_Listed entries_.
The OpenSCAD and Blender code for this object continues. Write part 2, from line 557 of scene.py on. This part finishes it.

---

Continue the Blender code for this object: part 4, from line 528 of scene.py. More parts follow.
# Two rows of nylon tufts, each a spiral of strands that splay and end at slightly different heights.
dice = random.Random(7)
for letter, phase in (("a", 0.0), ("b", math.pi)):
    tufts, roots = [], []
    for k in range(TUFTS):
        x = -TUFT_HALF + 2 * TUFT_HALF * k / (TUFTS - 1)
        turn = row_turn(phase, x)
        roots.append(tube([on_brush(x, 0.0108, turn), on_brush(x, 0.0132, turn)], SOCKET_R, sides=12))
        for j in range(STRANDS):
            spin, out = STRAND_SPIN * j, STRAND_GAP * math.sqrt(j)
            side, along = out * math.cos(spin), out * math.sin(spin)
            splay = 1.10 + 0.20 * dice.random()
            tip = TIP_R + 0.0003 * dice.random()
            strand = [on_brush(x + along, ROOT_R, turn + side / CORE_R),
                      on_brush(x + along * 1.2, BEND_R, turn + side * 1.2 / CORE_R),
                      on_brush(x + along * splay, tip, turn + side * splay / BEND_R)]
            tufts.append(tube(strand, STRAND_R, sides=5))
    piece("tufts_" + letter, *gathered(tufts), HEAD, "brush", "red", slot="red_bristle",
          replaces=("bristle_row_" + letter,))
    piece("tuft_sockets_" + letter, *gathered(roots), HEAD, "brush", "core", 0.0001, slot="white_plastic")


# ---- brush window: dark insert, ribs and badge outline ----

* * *

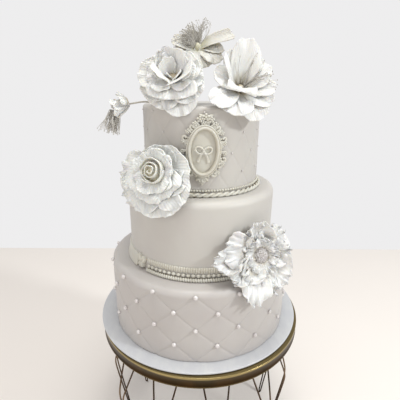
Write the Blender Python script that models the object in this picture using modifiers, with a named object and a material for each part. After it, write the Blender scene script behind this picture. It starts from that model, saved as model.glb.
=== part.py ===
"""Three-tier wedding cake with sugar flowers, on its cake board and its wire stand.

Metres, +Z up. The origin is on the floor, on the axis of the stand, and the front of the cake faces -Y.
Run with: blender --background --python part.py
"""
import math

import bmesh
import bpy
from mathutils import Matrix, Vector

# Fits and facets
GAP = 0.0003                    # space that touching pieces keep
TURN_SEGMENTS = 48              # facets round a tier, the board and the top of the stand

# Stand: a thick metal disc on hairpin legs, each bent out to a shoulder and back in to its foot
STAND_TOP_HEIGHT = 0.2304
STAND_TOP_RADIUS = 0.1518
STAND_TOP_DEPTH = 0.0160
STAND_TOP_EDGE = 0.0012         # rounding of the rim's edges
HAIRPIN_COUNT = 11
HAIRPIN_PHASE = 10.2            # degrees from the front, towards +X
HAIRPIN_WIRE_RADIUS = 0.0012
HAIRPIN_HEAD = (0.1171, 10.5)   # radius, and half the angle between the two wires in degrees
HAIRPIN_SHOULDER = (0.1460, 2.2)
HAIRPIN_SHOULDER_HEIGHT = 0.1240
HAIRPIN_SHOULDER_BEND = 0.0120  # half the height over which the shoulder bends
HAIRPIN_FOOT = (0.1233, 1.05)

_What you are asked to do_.
Your task is to retype the entries verbatim, starting with the line that holds "Write the Blender Python" and stopping after the line that holds "its wire stand.".

_Exercise solution_.
Write the Blender Python script that models the object in this picture using modifiers, with a named object and a material for each part. After it, write the Blender scene script behind this picture. It starts from that model, saved as model.glb.
=== part.py ===
"""Three-tier wedding cake with sugar flowers, on its cake board and its wire stand.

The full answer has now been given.